3M has used capping and containment options for PFAS-impacted soil at our manufacturing locations and disposal sites in Minnesota and Alabama. Capping can help reduce surface runoff and prevent precipitation from seeping through impacted soil into groundwater. This is done by constructing a flexible membrane liner (FML)—typically made from High Density Polyethylene (HDPE) or engineered clay—over impacted areas to prevent direct contact with the soil.
Containment refers to the removal and transfer of impacted soil to a prepared location, such as a landfill cell. An engineered FML and leachate collection system can help eliminate any liquid from the soil, over time. The containment area is then capped with an FML to contain the material within the cell.

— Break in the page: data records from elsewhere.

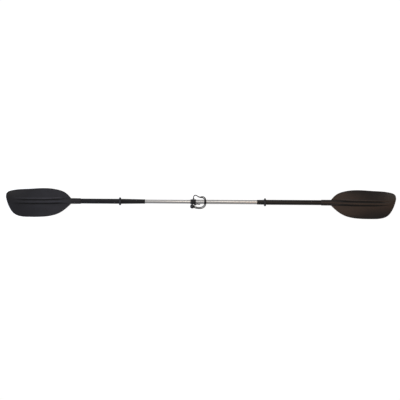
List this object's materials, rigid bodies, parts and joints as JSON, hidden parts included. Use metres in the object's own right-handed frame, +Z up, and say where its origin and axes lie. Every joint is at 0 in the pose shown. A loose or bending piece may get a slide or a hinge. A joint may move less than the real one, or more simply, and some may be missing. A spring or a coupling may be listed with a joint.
{
  "type": "kayak paddle",
  "caption": "Double-bladed kayak paddle with aluminium shaft, telescoping clamp joint, grip sleeves, drip rings and a ball bungee.",
  "frame": {"origin": "on the floor under the paddle's middle: the lowest point's height, halfway between the blade tips and halfway across the blades", "axes": "+X along the shaft towards the right half, +Y across the blades towards their longer edges, +Z up, out of the power faces"},
  "size_m": [2.3, 0.1708, 0.0459],
  "materials": {
    "blade_plastic": "satin moulded black plastic with fine scuffs",
    "bare_aluminium": "satin drawn tube",
    "sleeve_plastic": "smooth black sleeve, slightly glossy",
    "ring_rubber": "dull dark grey moulded rubber",
    "clamp_plastic": "textured black glass-filled nylon",
    "clamp_steel": "turned stainless steel",
    "plug_foam": "closed-cell foam",
    "bungee_cord": "braided black shock cord",
    "ball_plastic": "moulded black ball"
  },
  "bodies": {
    "left_half": {"left_blade": "blade_plastic", "left_blade_rivet": "clamp_steel", "left_shaft_tube": "bare_aluminium", "left_foam_plug": "plug_foam", "left_tube_end_plug": "clamp_plastic", "left_grip_sleeve": "sleeve_plastic"},
    "index_ring": {"feather_index_ring": "clamp_plastic"},
    "right_half": {"right_blade": "blade_plastic", "right_blade_rivet": "clamp_steel", "right_shaft_tube": "bare_aluminium", "right_foam_plug": "plug_foam", "right_grip_sleeve": "sleeve_plastic", "clamp_collar": "clamp_plastic", "clamp_bushing": "clamp_plastic", "cam_washer": "clamp_steel", "lever_pin": "clamp_steel", "clamp_bolt": "clamp_steel", "lanyard_eye": "clamp_plastic", "bungee_leg_a": "bungee_cord", "bungee_leg_b": "bungee_cord", "bungee_ball": "ball_plastic"},
    "clamp_lever": {"clamp_lever": "clamp_plastic"},
    "clamp_nut": {"clamp_nut": "clamp_steel"},
    "left_drip_ring": {"left_drip_ring": "ring_rubber"},
    "right_drip_ring": {"right_drip_ring": "ring_rubber"}
  },
  "joints": [
    {"name": "length_slide", "type": "slide", "parent": "left_half", "child": "index_ring", "axis": [1, 0, 0], "range_m": [-0.1, 0.1]},
    {"name": "feather_turn", "type": "hinge", "parent": "index_ring", "child": "right_half", "pos_m": [-0.055, 0.01016, 0.02294], "axis": [1, 0, 0], "range_deg": [-90, 90]},
    {"name": "lever_swing", "type": "hinge", "parent": "right_half", "child": "clamp_lever", "pos_m": [-0.036, -0.00784, 0.03364], "axis": [0, -1, 0], "range_deg": [0, 150]},
    {"name": "nut_turn", "type": "hinge", "parent": "right_half", "child": "clamp_nut", "pos_m": [-0.036, -0.00784, 0.01514], "axis": [0, 0, 1], "continuous": true},
    {"name": "left_ring_slide", "type": "slide", "parent": "left_half", "child": "left_drip_ring", "axis": [1, 0, 0], "range_m": [-0.22, 0.14]},
    {"name": "right_ring_slide", "type": "slide", "parent": "right_half", "child": "right_drip_ring", "axis": [1, 0, 0], "range_m": [-0.04, 0.32]}
  ]
}
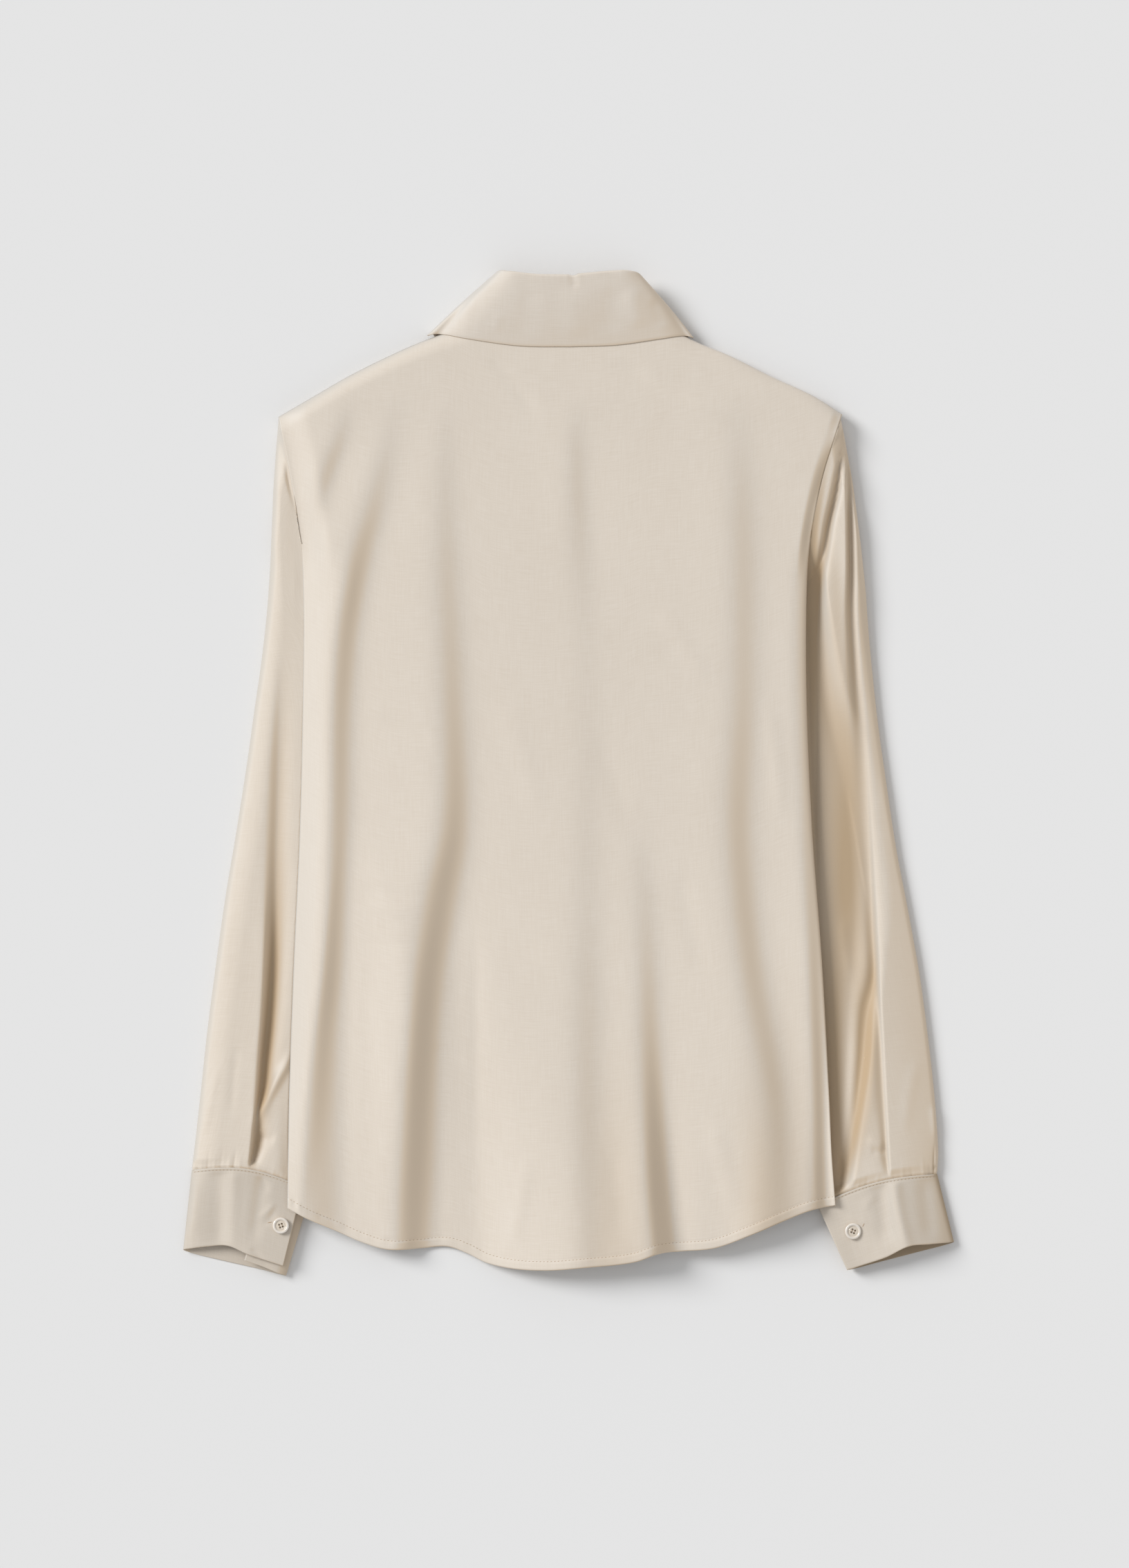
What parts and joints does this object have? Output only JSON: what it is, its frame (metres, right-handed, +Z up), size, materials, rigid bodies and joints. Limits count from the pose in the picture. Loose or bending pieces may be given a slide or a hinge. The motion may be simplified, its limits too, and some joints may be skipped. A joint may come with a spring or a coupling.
{
  "type": "women's long-sleeved shirt",
  "caption": "Cream satin-weave viscose shirt with a turned-down collar, buttoned cuffs and a shallow shirt-tail hem, laid out flat on its front.",
  "frame": {"origin": "on the surface the shirt lies on, under the middle of its bounding box", "axes": "+X to the right of someone looking down at the back with the collar away from them, which is the wearer's right; +Y from the hem to the collar; +Z up, away from the surface"},
  "size_m": [0.5514, 0.7184, 0.0235],
  "materials": {
    "viscose_satin": "soft satin-weave viscose, light cream, with faint slubs and a low sheen",
    "fused_viscose": "the same viscose in two plies over a light interlining, a little flatter and crisper",
    "clear_resin": "cloudy translucent resin with a soft polish"
  },
  "bodies": {
    "root": {"back": "viscose_satin", "front_right": "viscose_satin", "front_left": "viscose_satin", "sleeve_left": "viscose_satin", "sleeve_right": "viscose_satin", "cuff_left": "fused_viscose", "cuff_right": "fused_viscose", "collar_fall": "fused_viscose", "collar_stand": "fused_viscose", "front_button_1": "clear_resin", "front_button_2": "clear_resin", "front_button_3": "clear_resin", "front_button_4": "clear_resin", "front_button_5": "clear_resin", "front_button_6": "clear_resin", "front_button_7": "clear_resin", "cuff_button_left": "clear_resin", "cuff_button_right": "clear_resin"}
  },
  "joints": []
}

3M has used groundwater extraction and treatment in concert with capping and containment solutions. Groundwater extraction is the process of pumping up groundwater, often through a series of constructed wells. The extraction process lowers the water table in order to control the natural movement of groundwater within a desired location. This process of hydraulic containment is measured through a series of groundwater wells to confirm that the extraction process is working effectively. Water collected from the extraction process or from surface water or waste water is often treated using granular activated carbon (GAC) to adsorb residual levels of PFOS and PFOA to the carbon and reduce discharge to the environment. Once the GAC has been exhausted it is regenerated at a high temperature to destroy PFAS compounds that were adsorbed to the carbon. The regenerated carbon can then often be reused in non-drinking water treatment applications.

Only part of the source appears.